* **What you should do**
Write the material out again in full, exactly.

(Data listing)

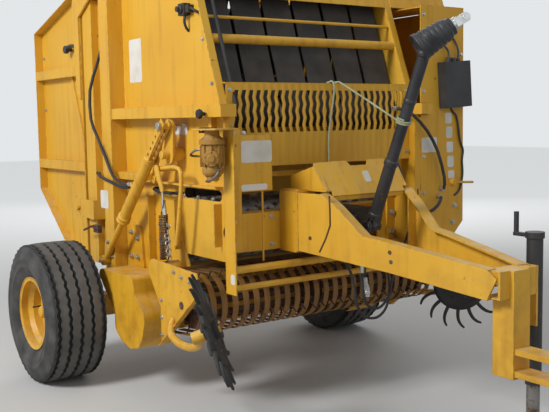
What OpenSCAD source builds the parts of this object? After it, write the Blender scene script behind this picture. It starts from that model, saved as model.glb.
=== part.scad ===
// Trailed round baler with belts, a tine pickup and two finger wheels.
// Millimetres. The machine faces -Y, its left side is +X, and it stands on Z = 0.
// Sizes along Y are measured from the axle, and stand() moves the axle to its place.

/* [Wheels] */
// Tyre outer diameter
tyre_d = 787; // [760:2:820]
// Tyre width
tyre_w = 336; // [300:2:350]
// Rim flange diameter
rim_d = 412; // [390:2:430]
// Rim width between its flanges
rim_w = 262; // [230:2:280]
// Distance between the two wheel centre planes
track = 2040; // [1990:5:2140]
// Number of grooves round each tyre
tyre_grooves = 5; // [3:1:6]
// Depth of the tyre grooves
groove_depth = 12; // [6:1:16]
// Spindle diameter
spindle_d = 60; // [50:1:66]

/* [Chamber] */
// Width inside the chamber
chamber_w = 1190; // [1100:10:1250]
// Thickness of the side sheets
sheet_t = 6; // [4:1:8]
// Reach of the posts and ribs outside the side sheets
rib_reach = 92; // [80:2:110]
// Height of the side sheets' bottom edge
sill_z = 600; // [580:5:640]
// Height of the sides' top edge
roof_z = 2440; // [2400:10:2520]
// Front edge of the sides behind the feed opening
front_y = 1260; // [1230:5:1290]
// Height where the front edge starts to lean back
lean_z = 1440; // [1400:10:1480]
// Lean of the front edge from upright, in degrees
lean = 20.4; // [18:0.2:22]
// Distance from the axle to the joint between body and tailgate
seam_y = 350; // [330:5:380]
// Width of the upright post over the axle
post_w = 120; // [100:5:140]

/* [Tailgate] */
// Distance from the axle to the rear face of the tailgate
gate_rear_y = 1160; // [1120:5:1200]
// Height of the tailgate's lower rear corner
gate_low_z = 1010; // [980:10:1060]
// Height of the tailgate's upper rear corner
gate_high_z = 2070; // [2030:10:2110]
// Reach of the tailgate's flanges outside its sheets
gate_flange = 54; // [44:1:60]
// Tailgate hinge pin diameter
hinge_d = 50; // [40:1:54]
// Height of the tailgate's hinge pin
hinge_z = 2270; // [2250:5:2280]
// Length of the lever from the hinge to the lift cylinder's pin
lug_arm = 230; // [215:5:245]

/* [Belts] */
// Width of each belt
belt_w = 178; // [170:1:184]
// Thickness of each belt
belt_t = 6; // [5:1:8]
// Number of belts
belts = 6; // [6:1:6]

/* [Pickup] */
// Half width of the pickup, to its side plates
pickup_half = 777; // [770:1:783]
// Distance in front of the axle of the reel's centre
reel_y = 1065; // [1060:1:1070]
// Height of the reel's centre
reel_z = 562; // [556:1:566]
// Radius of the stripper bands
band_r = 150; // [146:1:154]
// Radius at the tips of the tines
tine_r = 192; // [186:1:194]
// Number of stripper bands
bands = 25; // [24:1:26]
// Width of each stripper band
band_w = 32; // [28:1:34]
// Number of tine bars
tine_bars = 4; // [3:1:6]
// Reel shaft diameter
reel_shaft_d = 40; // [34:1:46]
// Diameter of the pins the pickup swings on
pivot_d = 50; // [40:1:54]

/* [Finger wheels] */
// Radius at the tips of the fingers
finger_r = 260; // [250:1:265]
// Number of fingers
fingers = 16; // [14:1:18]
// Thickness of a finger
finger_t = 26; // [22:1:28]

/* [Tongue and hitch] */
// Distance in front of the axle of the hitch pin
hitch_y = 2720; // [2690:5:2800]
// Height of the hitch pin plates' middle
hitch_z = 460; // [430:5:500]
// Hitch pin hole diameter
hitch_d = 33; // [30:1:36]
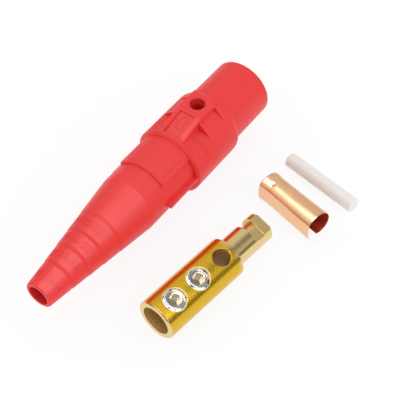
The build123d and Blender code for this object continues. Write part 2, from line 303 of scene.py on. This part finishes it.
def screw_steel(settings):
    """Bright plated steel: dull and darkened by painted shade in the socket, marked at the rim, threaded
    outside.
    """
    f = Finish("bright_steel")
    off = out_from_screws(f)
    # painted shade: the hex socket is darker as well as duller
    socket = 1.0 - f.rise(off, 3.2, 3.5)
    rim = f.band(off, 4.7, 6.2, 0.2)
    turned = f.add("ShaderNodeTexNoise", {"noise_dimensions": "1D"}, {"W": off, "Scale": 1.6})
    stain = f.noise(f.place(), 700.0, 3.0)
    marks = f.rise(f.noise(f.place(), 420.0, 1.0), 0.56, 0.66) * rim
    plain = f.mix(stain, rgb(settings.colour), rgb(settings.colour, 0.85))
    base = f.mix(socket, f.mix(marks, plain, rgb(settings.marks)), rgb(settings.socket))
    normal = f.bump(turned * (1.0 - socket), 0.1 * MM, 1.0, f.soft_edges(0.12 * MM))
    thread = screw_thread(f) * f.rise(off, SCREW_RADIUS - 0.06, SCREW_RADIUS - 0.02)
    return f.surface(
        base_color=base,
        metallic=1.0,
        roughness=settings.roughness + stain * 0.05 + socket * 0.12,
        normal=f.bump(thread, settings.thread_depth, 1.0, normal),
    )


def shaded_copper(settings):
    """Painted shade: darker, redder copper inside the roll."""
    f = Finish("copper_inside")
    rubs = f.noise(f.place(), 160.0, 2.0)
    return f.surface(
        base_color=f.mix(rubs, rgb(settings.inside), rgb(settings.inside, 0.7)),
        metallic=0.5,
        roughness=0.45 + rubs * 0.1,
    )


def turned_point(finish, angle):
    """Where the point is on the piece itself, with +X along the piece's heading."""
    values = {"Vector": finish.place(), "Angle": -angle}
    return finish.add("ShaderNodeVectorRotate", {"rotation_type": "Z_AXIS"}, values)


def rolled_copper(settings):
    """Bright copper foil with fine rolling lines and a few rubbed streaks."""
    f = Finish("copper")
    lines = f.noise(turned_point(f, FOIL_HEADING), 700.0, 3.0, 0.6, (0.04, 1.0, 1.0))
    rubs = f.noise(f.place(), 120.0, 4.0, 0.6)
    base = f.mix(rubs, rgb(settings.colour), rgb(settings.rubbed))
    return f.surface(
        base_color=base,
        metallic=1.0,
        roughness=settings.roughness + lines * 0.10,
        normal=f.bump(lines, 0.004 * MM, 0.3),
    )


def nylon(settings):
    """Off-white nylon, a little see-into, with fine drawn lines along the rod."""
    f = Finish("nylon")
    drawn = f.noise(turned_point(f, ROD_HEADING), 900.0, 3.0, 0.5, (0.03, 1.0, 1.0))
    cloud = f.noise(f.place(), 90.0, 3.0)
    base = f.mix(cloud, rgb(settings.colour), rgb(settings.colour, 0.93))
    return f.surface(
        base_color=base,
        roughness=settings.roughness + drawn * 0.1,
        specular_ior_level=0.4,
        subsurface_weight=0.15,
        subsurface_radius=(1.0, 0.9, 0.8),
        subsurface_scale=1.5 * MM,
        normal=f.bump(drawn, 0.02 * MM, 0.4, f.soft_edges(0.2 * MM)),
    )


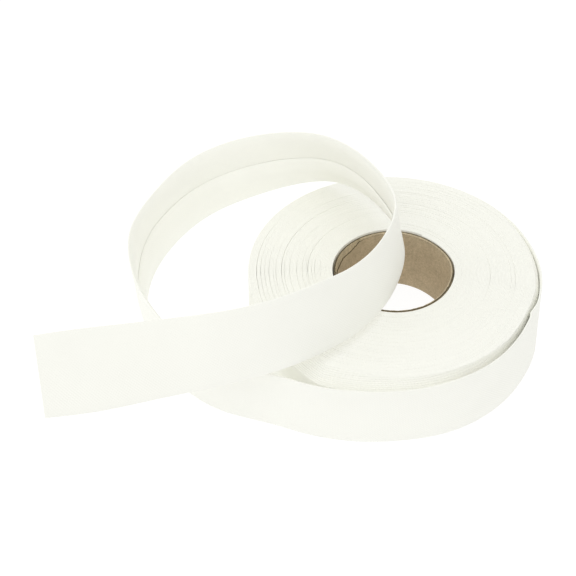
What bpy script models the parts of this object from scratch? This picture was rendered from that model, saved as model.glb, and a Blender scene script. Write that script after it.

* **Task result**
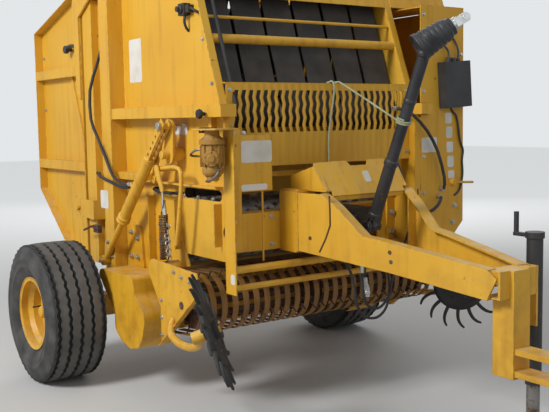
What OpenSCAD source builds the parts of this object? After it, write the Blender scene script behind this picture. It starts from that model, saved as model.glb.
=== part.scad ===
// Trailed round baler with belts, a tine pickup and two finger wheels.
// Millimetres. The machine faces -Y, its left side is +X, and it stands on Z = 0.
// Sizes along Y are measured from the axle, and stand() moves the axle to its place.

/* [Wheels] */
// Tyre outer diameter
tyre_d = 787; // [760:2:820]
// Tyre width
tyre_w = 336; // [300:2:350]
// Rim flange diameter
rim_d = 412; // [390:2:430]
// Rim width between its flanges
rim_w = 262; // [230:2:280]
// Distance between the two wheel centre planes
track = 2040; // [1990:5:2140]
// Number of grooves round each tyre
tyre_grooves = 5; // [3:1:6]
// Depth of the tyre grooves
groove_depth = 12; // [6:1:16]
// Spindle diameter
spindle_d = 60; // [50:1:66]

/* [Chamber] */
// Width inside the chamber
chamber_w = 1190; // [1100:10:1250]
// Thickness of the side sheets
sheet_t = 6; // [4:1:8]
// Reach of the posts and ribs outside the side sheets
rib_reach = 92; // [80:2:110]
// Height of the side sheets' bottom edge
sill_z = 600; // [580:5:640]
// Height of the sides' top edge
roof_z = 2440; // [2400:10:2520]
// Front edge of the sides behind the feed opening
front_y = 1260; // [1230:5:1290]
// Height where the front edge starts to lean back
lean_z = 1440; // [1400:10:1480]
// Lean of the front edge from upright, in degrees
lean = 20.4; // [18:0.2:22]
// Distance from the axle to the joint between body and tailgate
seam_y = 350; // [330:5:380]
// Width of the upright post over the axle
post_w = 120; // [100:5:140]

/* [Tailgate] */
// Distance from the axle to the rear face of the tailgate
gate_rear_y = 1160; // [1120:5:1200]
// Height of the tailgate's lower rear corner
gate_low_z = 1010; // [980:10:1060]
// Height of the tailgate's upper rear corner
gate_high_z = 2070; // [2030:10:2110]
// Reach of the tailgate's flanges outside its sheets
gate_flange = 54; // [44:1:60]
// Tailgate hinge pin diameter
hinge_d = 50; // [40:1:54]
// Height of the tailgate's hinge pin
hinge_z = 2270; // [2250:5:2280]
// Length of the lever from the hinge to the lift cylinder's pin
lug_arm = 230; // [215:5:245]

/* [Belts] */
// Width of each belt
belt_w = 178; // [170:1:184]
// Thickness of each belt
belt_t = 6; // [5:1:8]
// Number of belts
belts = 6; // [6:1:6]

/* [Pickup] */
// Half width of the pickup, to its side plates
pickup_half = 777; // [770:1:783]
// Distance in front of the axle of the reel's centre
reel_y = 1065; // [1060:1:1070]
// Height of the reel's centre
reel_z = 562; // [556:1:566]
// Radius of the stripper bands
band_r = 150; // [146:1:154]
// Radius at the tips of the tines
tine_r = 192; // [186:1:194]
// Number of stripper bands
bands = 25; // [24:1:26]
// Width of each stripper band
band_w = 32; // [28:1:34]
// Number of tine bars
tine_bars = 4; // [3:1:6]
// Reel shaft diameter
reel_shaft_d = 40; // [34:1:46]
// Diameter of the pins the pickup swings on
pivot_d = 50; // [40:1:54]

/* [Finger wheels] */
// Radius at the tips of the fingers
finger_r = 260; // [250:1:265]
// Number of fingers
fingers = 16; // [14:1:18]
// Thickness of a finger
finger_t = 26; // [22:1:28]

/* [Tongue and hitch] */
// Distance in front of the axle of the hitch pin
hitch_y = 2720; // [2690:5:2800]
// Height of the hitch pin plates' middle
hitch_z = 460; // [430:5:500]
// Hitch pin hole diameter
hitch_d = 33; // [30:1:36]
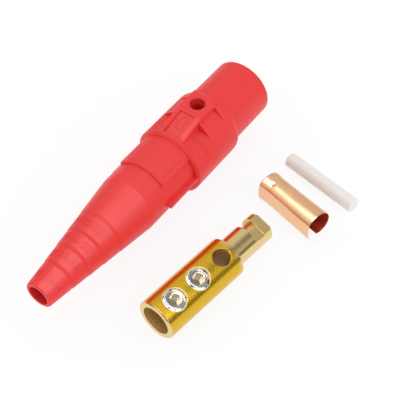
The build123d and Blender code for this object continues. Write part 2, from line 303 of scene.py on. This part finishes it.
def screw_steel(settings):
    """Bright plated steel: dull and darkened by painted shade in the socket, marked at the rim, threaded
    outside.
    """
    f = Finish("bright_steel")
    off = out_from_screws(f)
    # painted shade: the hex socket is darker as well as duller
    socket = 1.0 - f.rise(off, 3.2, 3.5)
    rim = f.band(off, 4.7, 6.2, 0.2)
    turned = f.add("ShaderNodeTexNoise", {"noise_dimensions": "1D"}, {"W": off, "Scale": 1.6})
    stain = f.noise(f.place(), 700.0, 3.0)
    marks = f.rise(f.noise(f.place(), 420.0, 1.0), 0.56, 0.66) * rim
    plain = f.mix(stain, rgb(settings.colour), rgb(settings.colour, 0.85))
    base = f.mix(socket, f.mix(marks, plain, rgb(settings.marks)), rgb(settings.socket))
    normal = f.bump(turned * (1.0 - socket), 0.1 * MM, 1.0, f.soft_edges(0.12 * MM))
    thread = screw_thread(f) * f.rise(off, SCREW_RADIUS - 0.06, SCREW_RADIUS - 0.02)
    return f.surface(
        base_color=base,
        metallic=1.0,
        roughness=settings.roughness + stain * 0.05 + socket * 0.12,
        normal=f.bump(thread, settings.thread_depth, 1.0, normal),
    )


def shaded_copper(settings):
    """Painted shade: darker, redder copper inside the roll."""
    f = Finish("copper_inside")
    rubs = f.noise(f.place(), 160.0, 2.0)
    return f.surface(
        base_color=f.mix(rubs, rgb(settings.inside), rgb(settings.inside, 0.7)),
        metallic=0.5,
        roughness=0.45 + rubs * 0.1,
    )


def turned_point(finish, angle):
    """Where the point is on the piece itself, with +X along the piece's heading."""
    values = {"Vector": finish.place(), "Angle": -angle}
    return finish.add("ShaderNodeVectorRotate", {"rotation_type": "Z_AXIS"}, values)


def rolled_copper(settings):
    """Bright copper foil with fine rolling lines and a few rubbed streaks."""
    f = Finish("copper")
    lines = f.noise(turned_point(f, FOIL_HEADING), 700.0, 3.0, 0.6, (0.04, 1.0, 1.0))
    rubs = f.noise(f.place(), 120.0, 4.0, 0.6)
    base = f.mix(rubs, rgb(settings.colour), rgb(settings.rubbed))
    return f.surface(
        base_color=base,
        metallic=1.0,
        roughness=settings.roughness + lines * 0.10,
        normal=f.bump(lines, 0.004 * MM, 0.3),
    )


def nylon(settings):
    """Off-white nylon, a little see-into, with fine drawn lines along the rod."""
    f = Finish("nylon")
    drawn = f.noise(turned_point(f, ROD_HEADING), 900.0, 3.0, 0.5, (0.03, 1.0, 1.0))
    cloud = f.noise(f.place(), 90.0, 3.0)
    base = f.mix(cloud, rgb(settings.colour), rgb(settings.colour, 0.93))
    return f.surface(
        base_color=base,
        roughness=settings.roughness + drawn * 0.1,
        specular_ior_level=0.4,
        subsurface_weight=0.15,
        subsurface_radius=(1.0, 0.9, 0.8),
        subsurface_scale=1.5 * MM,
        normal=f.bump(drawn, 0.02 * MM, 0.4, f.soft_edges(0.2 * MM)),
    )


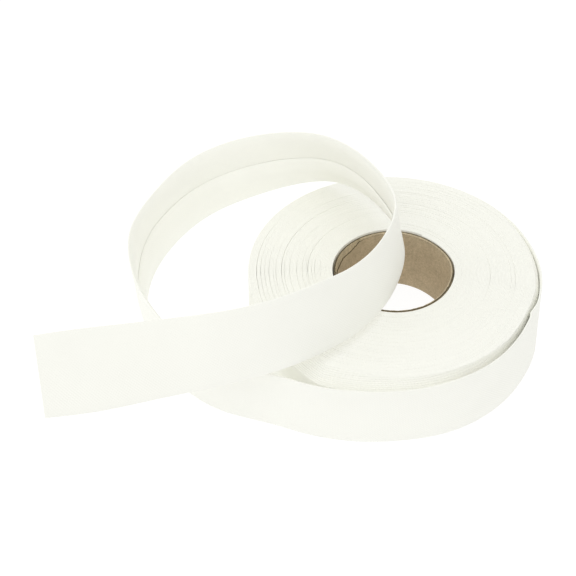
What bpy script models the parts of this object from scratch? This picture was rendered from that model, saved as model.glb, and a Blender scene script. Write that script after it.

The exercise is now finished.